Disgressing from the topic, could anyone please explain how (if at all)
this is different from

foreach (@array) {
process_element;
}

And when to use this instead of the former ?
The only exception (i.e. the only case where you need an array index) is if
in order to process a given element you need dynamic access to other array
element, e.g. in bubble sort to compare the element with its neighbor. But
in real life those case are surprisingly rare.

TIA
 
S

Sam Holden

Disgressing from the topic, could anyone please explain how (if at all)
this is different from

foreach (@array) {
process_element;
}

And when to use this instead of the former ?

It is exactly the same.

Use that when you want to type an extra four characters.

Use:

foreach($i=0;$i<10;++$i) {
print "$i\n";
}

When you want to confuse yourself later.
 
T

Tad McClellan

Abhinav said:
Jürgen Exner wrote:

Disgressing from the topic, could anyone please explain how (if at all)

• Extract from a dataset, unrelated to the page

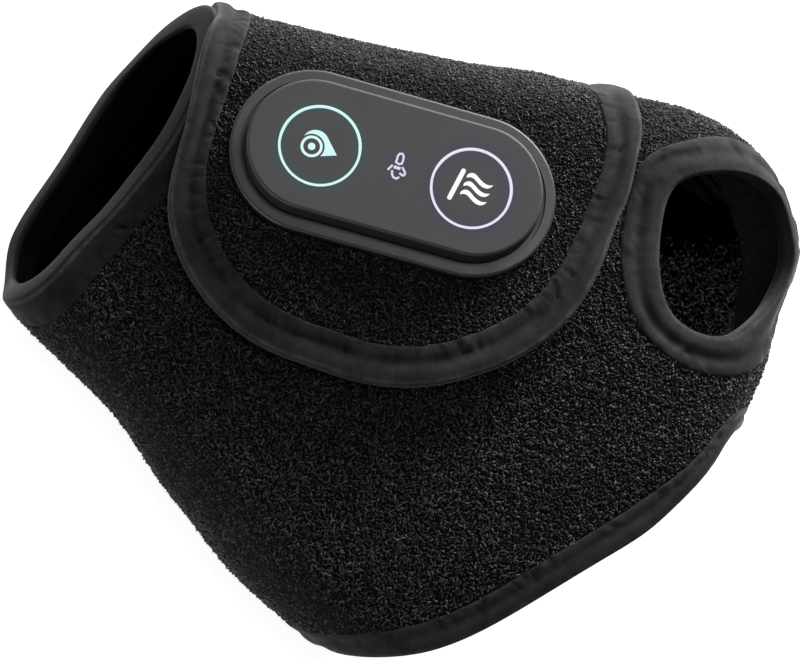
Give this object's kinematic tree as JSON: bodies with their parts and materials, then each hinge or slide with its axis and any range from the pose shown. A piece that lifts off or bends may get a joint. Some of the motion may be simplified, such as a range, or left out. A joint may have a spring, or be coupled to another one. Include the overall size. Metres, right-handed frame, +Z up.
{
  "type": "heated wrist wrap",
  "caption": "Flattened plush wrist wrap with a thumb hole, bound edges and a hinged flap that carries a stadium-shaped heat and massage module with round lit buttons.",
  "frame": {"origin": "on the flat underside, under the middle of the control module", "axes": "+X runs along the tube from the forearm opening to the hand opening, +Y towards the upper fold that carries the flap's hinge, +Z up through the module"},
  "size_m": [0.1878, 0.1693, 0.0675],
  "materials": {
    "plush": "black loop plush",
    "lining": "black brushed knit",
    "binding": "satin edge tape",
    "hook_tape": "hook fastener",
    "film": "heater film",
    "trace": "printed conductor",
    "sensor": "moulded bead",
    "housing": "fine matt",
    "cover": "soft-touch matt",
    "button": "soft-touch matt",
    "gasket": "matt",
    "cyan_light": "lit light guide",
    "white_light": "lit light guide",
    "icon_cyan": "lit inlay",
    "icon_white": "lit inlay",
    "board": "solder mask",
    "switch": "stamped",
    "led": "clear",
    "chip": "moulded",
    "battery": "foil pouch",
    "metal": "plain",
    "screw": "plain"
  },
  "bodies": {
    "wrap": {"wrap_shell": "plush", "inner_lining": "lining", "heating_film": "film", "heating_trace": "trace", "temperature_sensor": "sensor", "forearm_edge_binding": "binding", "hand_edge_binding": "binding", "thumb_hole_binding": "binding", "flap_root": "plush"},
    "flap": {"flap_panel": "plush", "flap_edge_binding": "binding", "hook_patch": "hook_tape", "base_housing": "housing", "clamp_plate": "housing", "housing_screws": "screw", "cover_gasket": "gasket", "top_cover": "cover", "massage_ring_light": "cyan_light", "heat_ring_light": "white_light", "wrist_icon": "icon_white", "circuit_board": "board", "tact_switches": "switch", "ring_leds": "led", "control_chip": "chip", "battery_pack": "battery", "motor_can": "metal", "charging_port": "metal"},
    "massage_key": {"massage_button": "button", "massage_icon": "icon_cyan"},
    "heat_key": {"heat_button": "button", "heat_icon": "icon_white"},
    "motor_rotor": {"motor_weight": "metal"}
  },
  "joints": [
    {"name": "flap_hinge", "type": "hinge", "parent": "wrap", "child": "flap", "pos_m": [-0.01566, 0.03637, 0.01985], "axis": [-0.9184, -0.3955, 0], "range_deg": [0, 110]},
    {"name": "massage_press", "type": "slide", "parent": "flap", "child": "massage_key", "axis": [0.1045, 0, -0.9945], "range_m": [0, 0.0005], "stiffness_N_per_m": 400, "springref_m": -0.0005},
    {"name": "heat_press", "type": "slide", "parent": "flap", "child": "heat_key", "axis": [0.1045, 0, -0.9945], "range_m": [0, 0.0005], "stiffness_N_per_m": 400, "springref_m": -0.0005},
    {"name": "motor_spin", "type": "hinge", "parent": "flap", "child": "motor_rotor", "pos_m": [0.02835, 0.00826, 0.05862], "axis": [-0.2841, 0.9583, -0.0299], "continuous": true}
  ]
}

The docs for foreach might explain foreach better than some
random person on Usenet...

See the "Foreach Loops" section in perlsyn.pod

The C<foreach> keyword is actually a synonym for the C<for> keyword, so
this is different from

foreach (@array) {
process_element;
}


They are not different.

And when to use this instead of the former ?


Whenever you are not playing Perl Golf. :)
 
J

Jürgen Exner

Abhinav said:
Disgressing from the topic, could anyone please explain how (if at
all) this is different from

foreach (@array) {
process_element;
}

It is four keystrokes shorter
And when to use this instead of the former ?

When you want to save 4 keystrokes.
For further details please see "perldoc perlsyn"

jue
 
R

Randal L. Schwartz

Eugene> these are the same. 'for' and 'foreach' are synonyms

Although a "for" loop is distinct from a "foreach" loop.

Sometimes, you spell it f-o-r, and pronounce it "foreach".